Justement, on l’a dit bien accompagné, lors de ce dernier voyage à Alger… un haut gradé des renseignements français ?
Dalil Boubekeur a été accompagné par le responsable du culte au ministère de l’Intérieur français qu’on a peut-être confondu avec un responsable des renseignements.
Le président français a reconnu, en marge du sommet de Nice, avoir appelé personnellement le président algérien pour le persuader d’y participer. Y a-t-il eu pour autant une avancée sur les questions qui fâchent ?
Effectivement, il l’a appelé. Le président Bouteflika a accepté et j’ai personnellement demandé une attention particulière pour le président algérien, seul chef de l’Etat maghrébin qui serait présent puisque le roi du Maroc devait être représenté par son frère et le président tunisien par son Premier ministre.
Une attention particulière relative à la tradition de ces sommets France-Afrique davantage tournés vers les pays noirs africains, voire anglophones, tandis que le Maghreb appartient aussi à un autre ensemble méditerranéen où il nous est possible de nous réunir.

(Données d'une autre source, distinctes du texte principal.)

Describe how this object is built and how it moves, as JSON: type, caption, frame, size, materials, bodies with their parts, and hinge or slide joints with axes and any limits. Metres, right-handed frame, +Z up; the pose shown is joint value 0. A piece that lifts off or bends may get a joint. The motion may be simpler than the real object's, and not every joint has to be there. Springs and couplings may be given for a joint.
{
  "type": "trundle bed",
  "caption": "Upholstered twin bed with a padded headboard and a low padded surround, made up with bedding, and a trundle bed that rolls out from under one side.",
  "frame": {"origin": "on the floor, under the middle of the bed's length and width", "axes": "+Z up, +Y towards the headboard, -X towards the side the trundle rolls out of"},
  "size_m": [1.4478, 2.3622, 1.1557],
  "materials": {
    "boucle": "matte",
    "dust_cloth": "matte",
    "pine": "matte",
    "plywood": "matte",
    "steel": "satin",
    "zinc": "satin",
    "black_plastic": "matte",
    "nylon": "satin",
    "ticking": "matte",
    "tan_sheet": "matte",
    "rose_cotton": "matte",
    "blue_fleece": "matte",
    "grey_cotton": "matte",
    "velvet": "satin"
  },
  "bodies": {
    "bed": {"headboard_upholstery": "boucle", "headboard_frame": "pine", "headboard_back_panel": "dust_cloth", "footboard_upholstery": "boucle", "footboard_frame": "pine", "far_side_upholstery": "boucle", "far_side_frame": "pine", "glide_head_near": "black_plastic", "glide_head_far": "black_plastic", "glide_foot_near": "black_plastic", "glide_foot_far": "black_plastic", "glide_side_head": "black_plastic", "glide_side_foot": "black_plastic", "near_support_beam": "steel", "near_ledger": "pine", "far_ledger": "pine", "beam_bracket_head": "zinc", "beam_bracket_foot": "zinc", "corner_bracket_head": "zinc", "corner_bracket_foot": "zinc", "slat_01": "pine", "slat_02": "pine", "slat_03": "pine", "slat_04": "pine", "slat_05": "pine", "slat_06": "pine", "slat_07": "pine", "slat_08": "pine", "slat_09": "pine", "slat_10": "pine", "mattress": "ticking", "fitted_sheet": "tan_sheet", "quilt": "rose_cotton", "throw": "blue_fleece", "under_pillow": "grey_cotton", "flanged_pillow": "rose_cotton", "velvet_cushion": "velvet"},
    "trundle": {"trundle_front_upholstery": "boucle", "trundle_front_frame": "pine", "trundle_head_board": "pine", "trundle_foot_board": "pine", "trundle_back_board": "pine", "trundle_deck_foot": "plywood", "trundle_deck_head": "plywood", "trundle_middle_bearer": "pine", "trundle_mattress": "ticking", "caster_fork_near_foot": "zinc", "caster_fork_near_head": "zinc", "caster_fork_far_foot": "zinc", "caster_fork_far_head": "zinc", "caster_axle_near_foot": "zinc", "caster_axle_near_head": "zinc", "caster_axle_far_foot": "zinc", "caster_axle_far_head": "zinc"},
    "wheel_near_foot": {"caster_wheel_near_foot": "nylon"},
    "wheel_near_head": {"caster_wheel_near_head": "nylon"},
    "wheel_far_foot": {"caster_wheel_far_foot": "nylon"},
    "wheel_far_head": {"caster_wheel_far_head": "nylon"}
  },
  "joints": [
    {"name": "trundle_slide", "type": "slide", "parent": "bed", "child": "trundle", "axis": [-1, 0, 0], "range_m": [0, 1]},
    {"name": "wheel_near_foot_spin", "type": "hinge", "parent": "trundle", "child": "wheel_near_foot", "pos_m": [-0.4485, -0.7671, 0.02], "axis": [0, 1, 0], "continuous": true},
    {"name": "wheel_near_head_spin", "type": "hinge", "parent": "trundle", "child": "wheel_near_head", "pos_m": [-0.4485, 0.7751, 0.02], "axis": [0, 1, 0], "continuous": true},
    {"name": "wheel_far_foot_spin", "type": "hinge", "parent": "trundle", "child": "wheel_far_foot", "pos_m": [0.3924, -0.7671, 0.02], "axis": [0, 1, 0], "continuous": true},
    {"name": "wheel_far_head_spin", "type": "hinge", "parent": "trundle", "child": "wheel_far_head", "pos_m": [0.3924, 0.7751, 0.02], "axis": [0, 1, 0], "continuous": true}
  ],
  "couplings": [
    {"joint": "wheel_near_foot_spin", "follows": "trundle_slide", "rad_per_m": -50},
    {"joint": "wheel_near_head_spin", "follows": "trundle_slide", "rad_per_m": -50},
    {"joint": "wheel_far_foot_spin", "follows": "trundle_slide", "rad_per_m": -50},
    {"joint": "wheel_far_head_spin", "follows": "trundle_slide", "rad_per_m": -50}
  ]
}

On aura remarqué le président algérien à la table du président français. Je suis toutefois incapable de vous dire si cela a fait avancer les discussions sur les dossiers qui fâchent, comme vous dites.
Votre appréciation sur l’évolution des Bleus en cette coupe du monde ? L’ambassadeur de France en Algérie regrette-t-il aussi l’absence de Benzema, Nasri ou Ben Arfa ?

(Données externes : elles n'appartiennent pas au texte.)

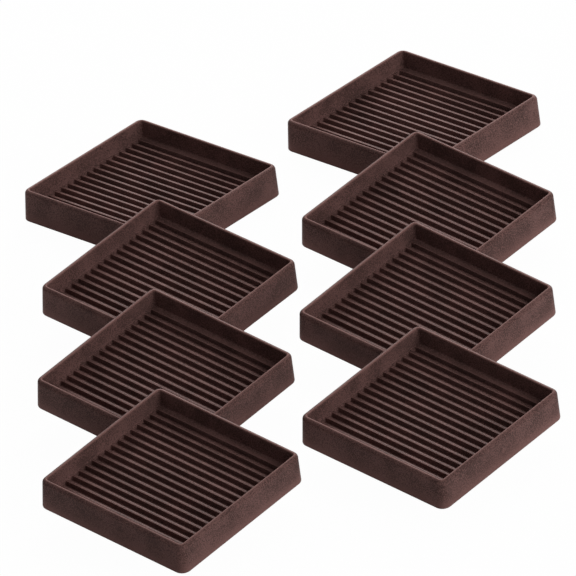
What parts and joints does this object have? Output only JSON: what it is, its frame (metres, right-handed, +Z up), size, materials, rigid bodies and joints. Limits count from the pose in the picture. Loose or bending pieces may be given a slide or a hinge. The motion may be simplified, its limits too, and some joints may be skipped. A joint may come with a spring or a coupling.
{
  "type": "furniture leg cup set",
  "caption": "Square anti-slip rubber cups with a ribbed tray for furniture legs, laid out as two fanned columns in which each cup leans on the one behind it.",
  "frame": {"origin": "on the floor, under the middle of the set's bounding box", "axes": "+Y runs along the two columns towards the flat back cups, +X from the left column to the right one, +Z up"},
  "size_m": [0.2516, 0.4434, 0.0343],
  "materials": {
    "moulded_rubber": "matt moulded, fine grain"
  },
  "bodies": {
    "back_right": {"back_right_cup": "moulded_rubber"},
    "second_right": {"second_right_cup": "moulded_rubber"},
    "third_right": {"third_right_cup": "moulded_rubber"},
    "front_right": {"front_right_cup": "moulded_rubber"},
    "back_left": {"back_left_cup": "moulded_rubber"},
    "second_left": {"second_left_cup": "moulded_rubber"},
    "third_left": {"third_left_cup": "moulded_rubber"},
    "front_left": {"front_left_cup": "moulded_rubber"}
  },
  "joints": [
    {"name": "lift_second_right", "type": "slide", "parent": "back_right", "child": "second_right", "axis": [0, 0, 1], "range_m": [0, 0.045]},
    {"name": "lift_third_right", "type": "slide", "parent": "second_right", "child": "third_right", "axis": [0, 0, 1], "range_m": [0, 0.045]},
    {"name": "lift_front_right", "type": "slide", "parent": "third_right", "child": "front_right", "axis": [0, 0, 1], "range_m": [0, 0.045]},
    {"name": "lift_back_left", "type": "slide", "parent": "back_right", "child": "back_left", "axis": [0, 0, 1], "range_m": [0, 0.045]},
    {"name": "lift_second_left", "type": "slide", "parent": "back_left", "child": "second_left", "axis": [0, 0, 1], "range_m": [0, 0.045]},
    {"name": "lift_third_left", "type": "slide", "parent": "second_left", "child": "third_left", "axis": [0, 0, 1], "range_m": [0, 0.045]},
    {"name": "lift_front_left", "type": "slide", "parent": "third_left", "child": "front_left", "axis": [0, 0, 1], "range_m": [0, 0.045]}
  ]
}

Franchement, je n’en sais rien ! Je n’ai pas vu le match, je ne suis pas compétent et je ne voudrais pas dire des bêtises. Par contre, j’aurais voulu qu’on évoque cet incident en France, un drapeau brûlé sur le fronton d’une mairie…
Vous avez lu la condamnation unanime de la presse algérienne dont notre journal
le Jeune Indépendant…
Oui, je suis très heureux de l’unité de vue sur cet acte honteux comme vous l’avez qualifié dans votre éditorial. Ce qui me chagrinerait, c’est que ce soit le fait d’un enfant français descendant d’immigrés mais issu de la quatrième génération. Un cas de figure inquiétant par rapport à notre credo de l’intégration.